There wasn’t a sharp edge on him. I never heard a sharp word out of him. He was kind to everybody, and he encouraged everybody.

Frances described one scene in the kitchen when

I freaked out and lost it. I said I just can’t take it any more and I started to cry. Tommy stopped what he was doing, and came and put his arms around me. He walked me to my cabin, and put me to bed, and all the while we were walking, he kept saying, “I love you. I love you.” He did, too, that was the thing. He really did. It was like he was like your lover all the time.

He was completely sympathetic. There wasn’t anything you could tell him that would shock him. He had seen so much and done so much himself, that he just completely accepted you. Tommy was my best friend; he was a lot of people’s best friend.

At one of the next practice periods Tommy became the Head Cook, and here his warm-hearted style found full expression. He slowly developed a menu that satisfied the students’ emotions as well as their bodies:

I kind of extended things a bit: cream sauces—that had never been done before; I cut down on the brown rice; they used to serve soybeans every other morning. I stopped that. . .

He also brought a new atmosphere to the kitchen. Despite the previous cooks’ best efforts, problems had arisen: night raids on the kitchen by hungry students took place, food and ingredients turned up missing. . . One head cook had spent a few nights by the stove, guarding the next day’s gruel, and a visiting Zen master told the assembly to “put a lock on the doors and take them off your minds.” Tommy made sure they stayed off both places. Creating a warm, open feeling in the kitchen, he managed to defuse the awful tension about food, without sacrificing a sense of crispness in the work. He emphasized a kind-hearted approach, rather than a rule-oriented one.

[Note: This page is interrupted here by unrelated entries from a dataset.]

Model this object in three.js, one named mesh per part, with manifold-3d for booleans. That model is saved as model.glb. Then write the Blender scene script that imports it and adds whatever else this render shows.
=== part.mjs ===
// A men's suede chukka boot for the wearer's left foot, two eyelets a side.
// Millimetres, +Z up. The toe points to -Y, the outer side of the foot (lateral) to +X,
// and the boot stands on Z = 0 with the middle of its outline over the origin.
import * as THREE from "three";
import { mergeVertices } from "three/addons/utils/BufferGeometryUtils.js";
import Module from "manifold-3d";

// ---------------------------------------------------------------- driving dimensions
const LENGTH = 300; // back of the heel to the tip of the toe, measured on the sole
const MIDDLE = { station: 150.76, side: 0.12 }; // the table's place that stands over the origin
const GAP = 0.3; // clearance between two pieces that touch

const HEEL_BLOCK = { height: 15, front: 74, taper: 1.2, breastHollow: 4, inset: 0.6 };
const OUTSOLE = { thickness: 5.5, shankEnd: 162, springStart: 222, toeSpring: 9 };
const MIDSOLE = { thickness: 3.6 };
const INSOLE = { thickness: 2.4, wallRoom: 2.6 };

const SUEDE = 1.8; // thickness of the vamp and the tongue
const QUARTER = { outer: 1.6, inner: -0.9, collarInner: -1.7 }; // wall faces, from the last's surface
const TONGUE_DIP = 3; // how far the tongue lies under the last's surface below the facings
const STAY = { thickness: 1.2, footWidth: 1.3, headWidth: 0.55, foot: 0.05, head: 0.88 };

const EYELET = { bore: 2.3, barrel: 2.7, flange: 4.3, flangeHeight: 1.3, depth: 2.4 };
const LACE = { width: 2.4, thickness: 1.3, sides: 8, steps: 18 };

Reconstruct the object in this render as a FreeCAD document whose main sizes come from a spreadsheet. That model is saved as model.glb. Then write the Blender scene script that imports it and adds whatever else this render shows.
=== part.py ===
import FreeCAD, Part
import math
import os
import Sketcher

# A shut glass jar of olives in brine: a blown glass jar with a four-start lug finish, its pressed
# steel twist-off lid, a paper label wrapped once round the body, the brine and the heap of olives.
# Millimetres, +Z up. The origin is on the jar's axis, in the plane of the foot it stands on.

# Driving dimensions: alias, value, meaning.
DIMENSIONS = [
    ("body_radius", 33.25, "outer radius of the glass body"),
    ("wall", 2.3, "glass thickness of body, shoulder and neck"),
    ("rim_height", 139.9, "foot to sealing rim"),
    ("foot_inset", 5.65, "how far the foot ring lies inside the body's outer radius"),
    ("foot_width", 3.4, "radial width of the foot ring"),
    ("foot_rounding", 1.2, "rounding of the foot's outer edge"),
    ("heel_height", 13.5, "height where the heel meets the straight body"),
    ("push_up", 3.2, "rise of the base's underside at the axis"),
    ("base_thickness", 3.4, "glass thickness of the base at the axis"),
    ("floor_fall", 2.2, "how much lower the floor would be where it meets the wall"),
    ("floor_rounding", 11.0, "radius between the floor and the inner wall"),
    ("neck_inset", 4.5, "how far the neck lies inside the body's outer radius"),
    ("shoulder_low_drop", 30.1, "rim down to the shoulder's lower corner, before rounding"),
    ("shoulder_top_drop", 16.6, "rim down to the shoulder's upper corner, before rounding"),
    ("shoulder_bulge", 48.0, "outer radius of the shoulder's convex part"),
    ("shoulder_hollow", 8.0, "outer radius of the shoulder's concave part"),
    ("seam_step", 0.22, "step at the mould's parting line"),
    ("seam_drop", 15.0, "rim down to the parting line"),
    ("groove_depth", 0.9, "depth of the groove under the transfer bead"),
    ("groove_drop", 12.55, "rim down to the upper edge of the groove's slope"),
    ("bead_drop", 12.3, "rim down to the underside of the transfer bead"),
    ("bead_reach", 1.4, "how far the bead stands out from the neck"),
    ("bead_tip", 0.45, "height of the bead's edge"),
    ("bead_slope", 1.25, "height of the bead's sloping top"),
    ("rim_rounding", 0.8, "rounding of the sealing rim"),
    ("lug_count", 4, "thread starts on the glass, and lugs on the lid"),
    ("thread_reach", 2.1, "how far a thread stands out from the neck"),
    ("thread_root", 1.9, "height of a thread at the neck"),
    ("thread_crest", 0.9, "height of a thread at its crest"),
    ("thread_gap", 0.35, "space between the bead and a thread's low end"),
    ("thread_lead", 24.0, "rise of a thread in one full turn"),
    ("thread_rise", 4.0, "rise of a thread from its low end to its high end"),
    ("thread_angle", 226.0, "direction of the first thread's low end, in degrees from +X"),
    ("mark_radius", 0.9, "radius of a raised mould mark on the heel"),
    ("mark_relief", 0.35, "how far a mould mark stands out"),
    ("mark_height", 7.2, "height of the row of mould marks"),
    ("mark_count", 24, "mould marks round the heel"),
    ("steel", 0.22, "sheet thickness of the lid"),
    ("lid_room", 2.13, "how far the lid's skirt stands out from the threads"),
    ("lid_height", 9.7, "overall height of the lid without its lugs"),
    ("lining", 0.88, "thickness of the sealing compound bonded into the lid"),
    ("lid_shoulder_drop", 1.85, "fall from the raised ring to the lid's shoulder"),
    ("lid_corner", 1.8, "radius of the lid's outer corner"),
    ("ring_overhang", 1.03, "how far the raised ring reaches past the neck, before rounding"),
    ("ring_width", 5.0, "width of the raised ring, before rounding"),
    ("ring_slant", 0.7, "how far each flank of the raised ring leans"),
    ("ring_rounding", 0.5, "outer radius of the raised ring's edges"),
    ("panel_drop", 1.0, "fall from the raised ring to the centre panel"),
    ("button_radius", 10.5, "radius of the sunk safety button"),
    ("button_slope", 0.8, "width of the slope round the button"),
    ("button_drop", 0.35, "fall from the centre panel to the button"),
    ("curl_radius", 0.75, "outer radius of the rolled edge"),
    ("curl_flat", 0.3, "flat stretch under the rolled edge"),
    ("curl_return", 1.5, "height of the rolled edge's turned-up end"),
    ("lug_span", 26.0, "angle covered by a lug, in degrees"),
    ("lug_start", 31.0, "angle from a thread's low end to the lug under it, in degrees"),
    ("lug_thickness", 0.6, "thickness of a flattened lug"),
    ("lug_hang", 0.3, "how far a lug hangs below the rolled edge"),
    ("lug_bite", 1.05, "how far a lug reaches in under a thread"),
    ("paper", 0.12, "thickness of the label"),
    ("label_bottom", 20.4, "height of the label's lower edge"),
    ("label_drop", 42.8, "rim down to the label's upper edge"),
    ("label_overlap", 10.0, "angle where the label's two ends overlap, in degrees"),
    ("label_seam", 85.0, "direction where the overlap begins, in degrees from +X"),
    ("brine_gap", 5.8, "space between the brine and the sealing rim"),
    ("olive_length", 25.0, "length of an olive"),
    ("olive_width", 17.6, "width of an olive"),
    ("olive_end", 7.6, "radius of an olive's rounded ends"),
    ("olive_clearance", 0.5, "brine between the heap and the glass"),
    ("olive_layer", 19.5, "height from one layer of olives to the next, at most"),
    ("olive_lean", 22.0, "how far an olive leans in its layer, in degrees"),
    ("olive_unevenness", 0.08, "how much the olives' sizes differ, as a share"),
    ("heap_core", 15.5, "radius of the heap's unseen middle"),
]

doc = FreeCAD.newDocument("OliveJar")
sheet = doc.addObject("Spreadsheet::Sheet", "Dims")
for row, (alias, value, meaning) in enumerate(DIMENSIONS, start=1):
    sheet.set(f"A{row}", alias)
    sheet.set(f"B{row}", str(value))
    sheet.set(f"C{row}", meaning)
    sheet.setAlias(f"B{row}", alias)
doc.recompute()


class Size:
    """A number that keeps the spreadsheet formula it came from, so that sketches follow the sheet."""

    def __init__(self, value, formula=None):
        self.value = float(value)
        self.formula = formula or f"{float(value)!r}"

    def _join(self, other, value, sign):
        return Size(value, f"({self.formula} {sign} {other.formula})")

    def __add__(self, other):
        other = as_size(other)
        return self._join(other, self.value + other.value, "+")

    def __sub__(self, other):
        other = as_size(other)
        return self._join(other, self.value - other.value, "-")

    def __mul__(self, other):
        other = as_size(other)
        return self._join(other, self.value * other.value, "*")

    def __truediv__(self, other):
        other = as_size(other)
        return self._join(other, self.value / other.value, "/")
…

To test their understanding, the six officers at Tassajara each gave a lecture to the assembly, followed by questions—a kind of Zen ritual resembling combat more than debate. Tommy was pressed on the point of vegetarianism: 

Questioner:”Tenzo [Head Cook]! We are vegetarians, so we don’t kill animals. But we eat carrots and potatoes. What do you think about killing vegetables?”

Tommy: “Well, I definitely think we should kill them before we eat them.”

Another questioner probed his unnervingly open way.

“Tommy, have you learned to say ‘No’ yet?”

Tommy: “Nope.”

As his warm-hearted kitchen practice matured, so did Tommy’s sitting. He watched students slightly senior to him take initiations and ordinations in the Zen lineage of Suzuki Roshi. Because Tommy had experienced such a drastic uplifting of his life with Zen practice, and because he felt so personally committed to Suzuki Roshi, he thought of asking for ordination himself:

I went to him, and said, “Roshi, I was going to come here and ask you if I could become your disciple.” Because other people had been ordained by him, you know, but I just had patches on my pants, was completely green. So I said, “Now I realize that that was just an ego trip on my part. So I’m going to keep on practicing, and just do the best I can.” He said, “Well, there is no difference between that, and being my disciple.” That made me feel good. It encouraged me to continue practicing.